Disclaimer: This article is for informational purposes only and does not constitute investment advice.
FAQ
Q: How quickly can other suppliers replace Wheatstone cargoes?
A: Replacement speed depends on counterparty flexibility and vessel availability. Integrated suppliers with spare feedstock and short-notice liquefaction or traders with fleet options can re-assign cargoes within 2–6 weeks, but systemic replacement across Asia would likely take longer if multiple buyers compete for limited spot volumes. Historical precedence (2018 outages) shows partial offsets are possible but full backfill is rare in under a month.
Q: Could this outage materially affect 2026 contract renegotiations?
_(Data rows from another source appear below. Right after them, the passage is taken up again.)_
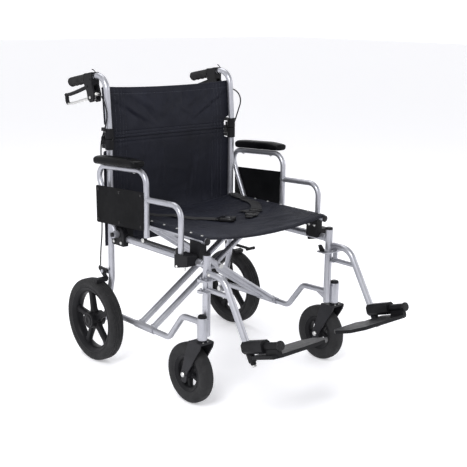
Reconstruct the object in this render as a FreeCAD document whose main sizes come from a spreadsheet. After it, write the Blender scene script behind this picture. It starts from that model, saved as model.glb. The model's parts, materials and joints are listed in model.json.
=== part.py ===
import FreeCAD, Part
import Sketcher
import math
import os

# Heavy-duty folding transport wheelchair with 300 mm rear wheels and 200 mm casters.
# Frame: +Z up, the chair faces -Y, +X is the occupant's left.  Millimetres.
# Origin: on the floor, under the middle of the chair.

V = FreeCAD.Vector
X_AXIS = V(1, 0, 0)
Y_AXIS = V(0, 1, 0)
Z_AXIS = V(0, 0, 1)

doc = FreeCAD.newDocument("wheelchair")

# ---------------------------------------------------------------- driving dimensions

DIMENSIONS = [
    # alias, value, meaning
    ("frame_half_width", 280, "centre plane to the centre of a side frame"),
    ("rear_axle_y", 338, "rear axle, fore and aft"),
    ("rear_post_y", 300, "rear post and cane, fore and aft"),
    ("front_post_y", -227, "front post, fore and aft"),
    ("cane_radius", 11.1, "rear post, cane and hanger tube"),
    ("rail_radius", 12.7, "front post and upper side rail"),
    ("seat_rail_radius", 11, "seat rail and cross-brace tube"),
    ("lower_rail_radius", 10, "lower side rail"),
    ("arm_radius", 9.5, "armrest tube"),
    ("running_gap", 0.06, "radial clearance of a running fit"),
    ("side_rail_z", 465, "upper side rail"),
    ("lower_rail_z", 172, "lower side rail, straight part"),
    ("seat_rail_z", 535, "seat rail"),
    ("seat_rail_x", 268, "centre plane to the centre of a seat rail"),
    ("seat_front_y", -212, "front end of the seat rails"),
    ("seat_rear_y", 272, "rear end of the seat rails"),
    ("front_post_top", 497, "top of the front post"),
    ("front_post_foot", 232, "foot of the front post"),
    ("rear_wheel_radius", 150, "rear tyre"),
    ("rear_wheel_width", 52, "rear tyre"),
    ("rear_wheel_x", 329, "centre plane to the middle of a rear wheel"),
    ("caster_radius", 100, "caster tyre"),
    ("caster_width", 43, "caster tyre"),
    ("caster_x", 306, "centre plane to the caster stem"),
    ("caster_stem_y", -238, "caster stem, fore and aft"),
    ("caster_trail", 58, "caster stem to caster axle"),
    ("fold_z", 802, "height of the back fold pivot"),
    ("fold_y", 319, "back fold pivot, fore and aft"),
    ("cane_top_z", 1013, "centre of the push handle at its bend"),
    ("handle_end_y", 536, "rear end of the push handle"),
    ("arm_x", 312, "centre plane to the armrest tubes"),
    ("arm_pivot_y", 228, "armrest pivot"),
    ("arm_pivot_z", 482, "armrest pivot"),
    ("arm_top_z", 727, "armrest tube under the pad, front end"),
    ("arm_rear_z", 709, "armrest tube under the pad, rear end"),
    ("arm_rear_y", 338, "rear bend of the armrest"),
    ("arm_front_y", 44, "front upright of the armrest"),
    ("arm_leg_y", -138, "front leg of the armrest"),
    ("arm_step_z", 641, "step tube of the armrest"),
    ("hanger_pivot_x", 304, "footrest hanger pivot"),
    ("hanger_x", 287, "footrest hanger tube"),
    ("hanger_top_z", 441, "footrest hanger, upper run"),
    ("hanger_foot_y", -430, "lower end of the hanger tube"),
    ("hanger_foot_z", 253, "lower end of the hanger tube"),
    ("footplate_tilt", 18, "toe-up tilt of the footplate, degrees"),
    ("footplate_width", 240, "footplate across the chair"),
    ("footplate_length", 140, "footplate along its pivot"),
    ("upholstery_thickness", 4, "seat and back sling"),
    ("seat_sag", 22, "sag of the seat sling"),
]

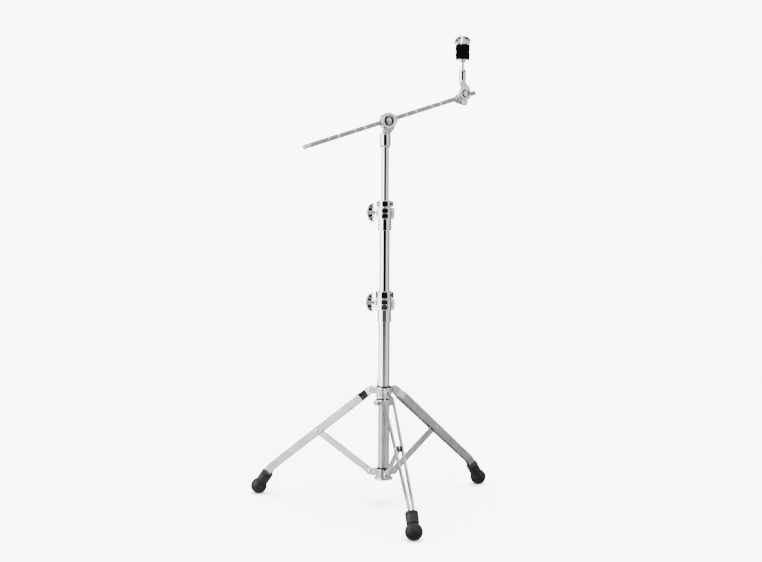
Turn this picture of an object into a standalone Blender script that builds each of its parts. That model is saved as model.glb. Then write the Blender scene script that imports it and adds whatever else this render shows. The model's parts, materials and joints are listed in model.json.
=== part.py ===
"""Double-braced boom stand for a cymbal. Metres, +Z up, the floor at z = 0.

The tripod's front leg points along -Y. Every moving piece hangs under an empty on its joint's axis.
"""
import math
from collections import namedtuple

import bmesh
import bpy
from mathutils import Matrix, Vector

COLLECTION = "cymbal_boom_stand"
GAP = 0.0003                    # air between pieces that touch
EDGE = 0.0010                   # broken edge of a casting
LARGE_STEPS = 24                # facets around a tube or a hub
MEDIUM_STEPS = 18
SMALL_STEPS = 12                # facets around a pin, a bolt or a small ring

# ---------------------------------------------------------------- mast
TUBE_WALL = 0.0012
BASE_TUBE_R = 0.0143
MIDDLE_TUBE_R = 0.0127
UPPER_TUBE_R = 0.00953
BASE_TUBE_ENDS = (0.0640, 0.4975)
MIDDLE_TUBE_ENDS = (0.1300, 0.7265)
UPPER_TUBE_ENDS = (0.4200, 0.9360)

# ---------------------------------------------------------------- legs, feet and braces
LEG_AZIMUTHS = (-90.0, 30.0, 150.0)
LEG_PIVOT_R = 0.0365
LEG_PIVOT_Z = 0.2924
LEG_PITCH = 38.6                # degrees below the horizontal
LEG_STRAIGHT = 0.351            # pivot to the bend above the foot
FOOT_PITCH = 56.0
FOOT_BALL_R = 0.0210
FOOT_BALL_Z = 0.0203            # the ball is cut flat at the floor
FOOT_SLEEVE_R = 0.0155
FOOT_SLEEVE_TOP = 0.047         # above the ball's centre, along the foot
FOOT_SLEEVE_EDGE = 0.0015
FOOT_GROOVE = (0.0158, 0.0175, 0.0190)  # heights of the groove between ball and sleeve
FOOT_GROOVE_DEPTH = 0.0020
FOOT_BALL_START = 47.0          # degrees above the ball's middle where it leaves the groove
POCKET_AIR = 0.0006             # room around the strips' ends in the foot
STRIP_WIDTH = 0.020
STRIP_THICKNESS = 0.003
STRIP_OFFSET_HUB = 0.0038       # strip centre to the leg's middle plane, at the hub lug
STRIP_OFFSET_WIDE = 0.0115
STRIP_OFFSET_FOOT = 0.0050
STRIP_JOGGLE = (0.012, 0.030)   # where the strip steps outwards, from the pivot
STRIP_TAIL = 0.024              # strip end to the ball's centre
BEND_RADIUS = 0.060
BRACE_ON_LEG = 0.183            # leg pivot to brace pivot
BRACE_PIVOT_R = 0.0355
BRACE_PIVOT_Z = 0.0823
BRACE_WIDTH = 0.018
BRACE_THICKNESS = 0.003
PIN_R = 0.0028
PIN_HEAD_R = 0.0050
PIN_HEAD = 0.0017
PIN_HEAD_EDGE = 0.0008
BUSHING_R = 0.0066
DRAIN_HOLE_R = 0.0020           # small hole in each strip, just above the bend
DRAIN_HOLE_ABOVE_BEND = 0.022
THROUGH = 0.020                 # half length of a cutter that goes right through a small piece

# ---------------------------------------------------------------- hubs and leg lock
UPPER_HUB_Z = (0.2740, 0.2992)
UPPER_HUB_R = 0.0205
LOWER_HUB_Z = (0.0650, 0.0918)
LOWER_HUB_R = 0.0190
LOWER_FLANGE_R = 0.0235
LOWER_FLANGE_TOP = 0.0692
LINER_R = 0.0160
LINER_LIP = 0.0016              # the upper liner's lip, proud of its sleeve
LOWER_LINER_FLANGE_R = 0.0169
LOWER_LINER_TOP = 0.0961
UPPER_LINER_FLANGE_R = 0.0183
UPPER_LINER_TOP = 0.3045
LUG_HALF_HEIGHT = 0.0092
LEG_LUG_THICKNESS = 0.0040
BRACE_LUG_THICKNESS = 0.0098
BRACE_SLOT_START = -0.0090      # the slot for the brace, from the brace's pivot outwards
HUB_SCREW_R = 0.0020
HUB_SCREW_Z = 0.0745
LOCK_RING_Z = (0.2552, 0.2705)
LOCK_RING_R = 0.0215
LOCK_RING_EDGE = 0.0015
LEG_LOCK_AZIMUTH = -150.0       # the ear with the leg lock's bolt
LOCK_EAR = (0.0120, 0.0150, 0.0125)
LOCK_EAR_REACH = 0.0220
LOCK_BACK = (0.0080, 0.0110, 0.0125)
LOCK_BACK_REACH = 0.0215
LOCK_SLOT = 0.0016
LOCK_BOLT_REACH = 0.0243
LOCK_BOLT_HALF = 0.0078

# ---------------------------------------------------------------- bolts and wings
KEY_BOLT_R = 0.0020
KEY_HEAD = 0.0046               # across the flats of a square head
KEY_HEAD_HEIGHT = 0.0040
KEY_NUT_R = 0.0032
KEY_NUT_HEIGHT = 0.0022
WING_THICKNESS = 0.0042
WING_CHAMFER = 0.0012
WING_CORNER = 0.0040
WING_RIB_R = (0.0028, 0.0046)   # the rib down a wing's middle, at its tip and at its root
WING_BOSS_R = 0.0052
WING_BOSS_LENGTH = 0.0015

# ---------------------------------------------------------------- height clamps
CLAMP_AZIMUTH = 168.3           # the side that the clamps' wing bolts point to
CLAMP_WING_HALF = 0.0235
CLAMP_WING_DEPTH = 0.0195
CLAMP_STEM_R = 0.0038
CLAMP_EAR_DEPTH = 0.0210
CLAMP_NUT_SLOT = (0.0026, 0.0090, 0.0150)
CLAMP_SEAT_WALL = 0.0025        # thickness of the plastic bushing
MEMORY_EAR_DEPTH = 0.0130
MEMORY_SLOT = 0.0014
MEMORY_BOLT_INSET = 0.0036
MEMORY_BOLT_HALF = 0.0068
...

A: It could affect near-term contract dynamics by increasing the bargaining power of sellers on short-term and spot-indexed transactions, especially in markets where buyers procure on a monthly or quarterly cadence. However, long-term contract structures tied to oil-indexed or hybrid pricing are less likely to be re-set solely due to a temporary outage unless it precipitates sustained price dislocations.
Q: What are the historical longer-term effects of similar outages?
A: Past single-site outages generally lead to short-lived price premiums and tactical shifts in shipping and inventory management. Longer-term effects depend on whether outages reveal systemic operational weaknesses; isolated events rarely alter investment decisions on capacity expansions, but repeated incidents can influence project underwriting and insurance terms.